= Task objective =
Everything in the listing below from the line containing "BRAKED else plain_fork))" through the line containing "record = json.load(file)" should be repeated exactly; leave out every other line.

= Recorded data =
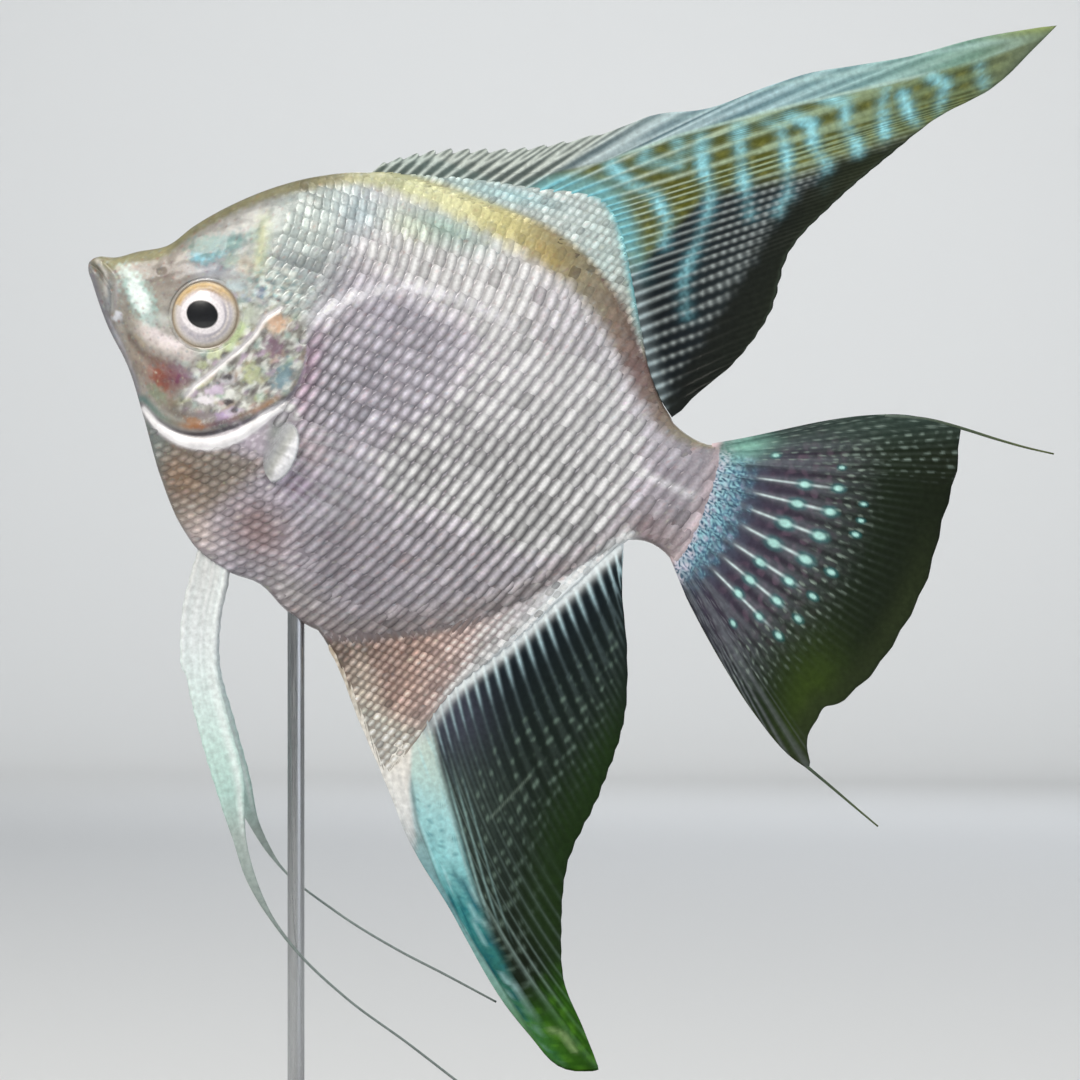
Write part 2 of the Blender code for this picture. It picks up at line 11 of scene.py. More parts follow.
import bpy
import numpy as np
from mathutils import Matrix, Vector


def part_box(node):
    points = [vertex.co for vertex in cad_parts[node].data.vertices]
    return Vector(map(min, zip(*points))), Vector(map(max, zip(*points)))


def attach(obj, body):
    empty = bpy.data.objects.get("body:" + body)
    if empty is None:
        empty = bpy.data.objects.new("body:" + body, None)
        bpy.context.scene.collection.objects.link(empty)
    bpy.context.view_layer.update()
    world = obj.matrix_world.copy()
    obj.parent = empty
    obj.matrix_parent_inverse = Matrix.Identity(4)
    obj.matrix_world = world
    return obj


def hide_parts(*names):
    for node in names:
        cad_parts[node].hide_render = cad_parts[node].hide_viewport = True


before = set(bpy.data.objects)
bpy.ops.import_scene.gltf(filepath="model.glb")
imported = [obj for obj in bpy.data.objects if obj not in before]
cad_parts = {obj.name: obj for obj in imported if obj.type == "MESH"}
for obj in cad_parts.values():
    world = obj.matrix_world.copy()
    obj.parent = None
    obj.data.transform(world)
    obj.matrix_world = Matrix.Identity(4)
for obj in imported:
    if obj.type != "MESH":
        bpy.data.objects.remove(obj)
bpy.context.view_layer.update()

MM = 0.001
NOSE_UP = math.radians(21.1)
COS, SIN = math.cos(NOSE_UP), math.sin(NOSE_UP)

# Outlines of the body in the side view, as (along, up).
BACK = [
    (-0.55, 0.1), (-0.1, 0.9), (0.5, 1.4), (2.6, 2.1), (5.3, 4), (9, 6.4), (11.5, 10.3), (15, 14.6),
    (21, 20.2), (25, 23), (31.5, 26.3), (40, 27.5), (50, 27.6), (60, 27), (65, 25.4), (70, 22.4), (75, 18),
    (80, 12.6), (83, 9.9), (86, 8.4), (90.5, 7.9), (93, 8.8), (96, 10.6)]
BELLY = [
    (-0.55, 0), (-0.3, -0.8), (1, -2.5), (5, -7.2), (10, -11.8), (14.5, -17.5), (20, -24.8), (25, -30),
    (29, -32.7), (34, -33.9), (38, -33.8), (43.4, -36.1), (48, -37), (52, -36.4), (58, -33.6), (64, -30.4),
    (70, -26), (74, -21.8), (78, -16.6), (81.5, -12.2), (84.5, -9.4), (87.2, -8.6), (90.5, -9.3),
    (93, -11), (96, -13.8)]
# Where the scaly sheaths over the roots of the dorsal and anal fins end, and how far back they reach.
SHEATHS_END = 91
DORSAL_SHEATH = [
    (31.5, 26.3), (36, 28.6), (42, 30.3), (48, 31.7), (55, 33.2), (60, 34.5), (63.6, 35), (67.5, 32.3),
    (70, 28.8), (72.4, 25), (75.7, 19.6), (78.7, 14.8), (82.3, 10.8), (84.5, 9.2)]
ANAL_SHEATH = [
    (48.5, -37), (52.5, -40.2), (58.1, -46.2), (62, -50.4), (64.6, -52.6), (66.2, -49.5), (67.3, -45),
    (69, -38.6), (71.2, -34.6), (74, -30), (76, -26.2), (78, -22.2), (80, -18.2), (82, -14), (83.7, -10.7),
    (84.5, -9.4)]
# Half thickness: greatest at each place, the section's power, and what is left at back and belly.
GIRTH = [
    (-0.6, 1.3), (1, 2), (4, 3), (8, 4.2), (12, 5.2), (17, 6.2), (24, 7.1), (32, 7.7), (40, 7.7),
    (50, 7.1), (60, 6), (70, 4.6), (80, 3.1), (86, 2.3), (90.5, 1.9), (93, 1.3), (96, 0.8)]
LENS_POWER = [(0, 0.48), (20, 0.58), (45, 0.72), (70, 0.7), (90, 0.52)]
BACK_EDGE = [
    (0, 0.5), (25, 0.45), (31, 0.6), (45, 0.9), (60, 1.2), (75, 1.2), (84, 0.9), (90, 0.7), (96, 0.5)]
BELLY_EDGE = [
    (0, 0.6), (14, 0.6), (25, 1), (29, 1.9), (34, 1.9), (40, 1), (48, 1), (56, 1.5), (70, 1.7), (80, 1.3),
    (84, 0.9), (90, 0.7), (96, 0.5)]
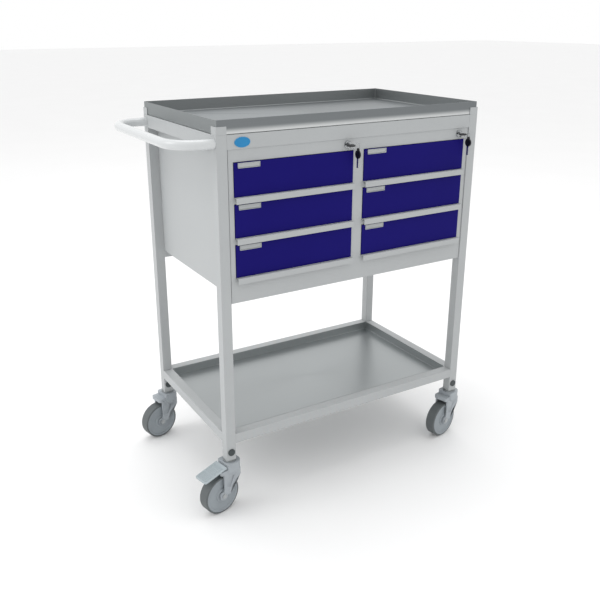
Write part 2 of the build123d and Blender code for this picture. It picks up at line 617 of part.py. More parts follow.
for corner, (stem_x, stem_y) in zip(CORNERS, stem_points):
    place = Location((stem_x, stem_y, 0), (0, 0, CASTOR_TURN))
    save("castor_fork_" + corner, place * (braked_fork if corner in BRAKED else plain_fork))
    save("castor_wheel_" + corner, place * wheel_master)
    save("castor_axle_" + corner, place * axle_master)
    if corner in BRAKED:
        save("brake_pedal_" + corner, place * pedal_master)
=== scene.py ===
# %% [markdown]
# # Dressing a hospital crash cart
# The cart's exact metalwork comes ready made from CAD: tubes, trays, drawers, locks and castors.
# This lesson gives every piece the finish a real ward cart has, models the parts whose moulded
# or bent shapes deserve more care, and sets up a camera and a quiet white studio.
# Everything is in metres. The drawers face -Y, the push handle is at -X and the floor is Z = 0.

import json
import math

import bmesh
import bpy
from mathutils import Matrix, Vector


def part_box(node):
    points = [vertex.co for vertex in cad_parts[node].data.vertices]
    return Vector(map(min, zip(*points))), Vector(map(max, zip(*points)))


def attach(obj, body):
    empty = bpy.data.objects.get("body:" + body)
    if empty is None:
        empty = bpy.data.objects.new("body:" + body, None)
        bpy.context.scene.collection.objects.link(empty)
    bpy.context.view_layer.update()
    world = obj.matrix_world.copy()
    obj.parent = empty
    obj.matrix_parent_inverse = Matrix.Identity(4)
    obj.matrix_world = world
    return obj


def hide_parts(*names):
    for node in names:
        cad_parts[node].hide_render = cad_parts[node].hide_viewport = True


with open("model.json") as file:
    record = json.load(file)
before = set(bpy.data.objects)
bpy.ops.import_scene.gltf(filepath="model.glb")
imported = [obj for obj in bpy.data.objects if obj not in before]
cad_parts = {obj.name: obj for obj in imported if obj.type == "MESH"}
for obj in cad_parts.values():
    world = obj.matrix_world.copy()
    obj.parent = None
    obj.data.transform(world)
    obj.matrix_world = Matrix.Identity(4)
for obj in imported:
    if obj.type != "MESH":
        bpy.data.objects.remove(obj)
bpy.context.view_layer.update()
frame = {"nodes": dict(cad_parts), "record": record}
nodes = frame["nodes"]

# %% [markdown]
# ## Colours and shader nodes
# Paint cards and data sheets give colours as sRGB hex values, while a shader works in linear
# light, so one function does the conversion. A second small function adds any shader node with
# its settings and links, which keeps each finish below readable from top to bottom.

# %% Helpers for colours and nodes
def srgb(hex_text):
    """Turn an sRGB hex colour into linear red, green, blue and alpha."""
    channels = [int(hex_text[i : i + 2], 16) / 255 for i in (1, 3, 5)]
    linear = [c / 12.92 if c <= 0.04045 else ((c + 0.055) / 1.055) ** 2.4 for c in channels]
    return (*linear, 1.0)


def add_node(material, kind, settings=None, links=None):
    """Add one shader node, set its sockets or options, and link its inputs."""
    made = material.node_tree.nodes.new(kind)
    for key, value in (settings or {}).items():
        if isinstance(key, int) or key in made.inputs:
            made.inputs[key].default_value = value
        else:
            setattr(made, key, value)
    for key, source in (links or {}).items():
        material.node_tree.links.new(source, made.inputs[key])
    return made


def new_finish(name, **sockets):
    """Start a material and set the constant sockets of its Principled shader."""
    material = bpy.data.materials.new(name)
    material.use_nodes = True
    shader = material.node_tree.nodes["Principled BSDF"]
    for key, value in sockets.items():
        shader.inputs[key.replace("_", " ")].default_value = value
    return material, shader


def two_tone(material, shader, factor, dark, light):
    """Blend two close colours by a pattern and feed the result to the base colour."""
    mix = add_node(material, "ShaderNodeMix", {"data_type": "RGBA"}, {0: factor})
    mix.inputs[6].default_value = srgb(dark)
    mix.inputs[7].default_value = srgb(light)
    material.node_tree.links.new(mix.outputs[2], shader.inputs["Base Color"])


def rough_range(material, shader, factor, low, high):
    """Let a pattern swing the roughness between two values."""
    span = add_node(material, "ShaderNodeMapRange", {"To Min": low, "To Max": high}, {"Value": factor})
    material.node_tree.links.new(span.outputs["Result"], shader.inputs["Roughness"])


def relief(material, shader, height, distance, strength):
    """Raise the surface by a pattern, distance being the real depth in metres."""
    settings = {"Strength": strength, "Distance": distance}
    bump = add_node(material, "ShaderNodeBump", settings, {"Height": height})
    material.node_tree.links.new(bump.outputs["Normal"], shader.inputs["Normal"])


print("helpers ready")

# %% [markdown]
# ## Powder coat
# The frame, the cabinet and the drawer fronts are steel, sprayed with dry powder and baked. The
# melted powder leaves a satin skin with a faint orange peel. Real orange peel is about 1 mm
# across, too fine to see from two metres, so it is drawn at 4 mm and kept very shallow. A broad,
# slow change of tone stands for coat thickness and for years of wiping down.

# %% Powder coat finishes
DRIFT_SCALE = 5.0  # patches of tone about 200 mm across
PEEL_SCALE = 250.0  # orange peel drawn 4 mm across
PEEL_DEPTH = 0.00008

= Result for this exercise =
    save("castor_fork_" + corner, place * (braked_fork if corner in BRAKED else plain_fork))
    save("castor_wheel_" + corner, place * wheel_master)
    save("castor_axle_" + corner, place * axle_master)
    if corner in BRAKED:
        save("brake_pedal_" + corner, place * pedal_master)
=== scene.py ===
# %% [markdown]
# # Dressing a hospital crash cart
# The cart's exact metalwork comes ready made from CAD: tubes, trays, drawers, locks and castors.
# This lesson gives every piece the finish a real ward cart has, models the parts whose moulded
# or bent shapes deserve more care, and sets up a camera and a quiet white studio.
# Everything is in metres. The drawers face -Y, the push handle is at -X and the floor is Z = 0.

import json
import math

import bmesh
import bpy
from mathutils import Matrix, Vector


def part_box(node):
    points = [vertex.co for vertex in cad_parts[node].data.vertices]
    return Vector(map(min, zip(*points))), Vector(map(max, zip(*points)))


def attach(obj, body):
    empty = bpy.data.objects.get("body:" + body)
    if empty is None:
        empty = bpy.data.objects.new("body:" + body, None)
        bpy.context.scene.collection.objects.link(empty)
    bpy.context.view_layer.update()
    world = obj.matrix_world.copy()
    obj.parent = empty
    obj.matrix_parent_inverse = Matrix.Identity(4)
    obj.matrix_world = world
    return obj


def hide_parts(*names):
    for node in names:
        cad_parts[node].hide_render = cad_parts[node].hide_viewport = True


with open("model.json") as file:
    record = json.load(file)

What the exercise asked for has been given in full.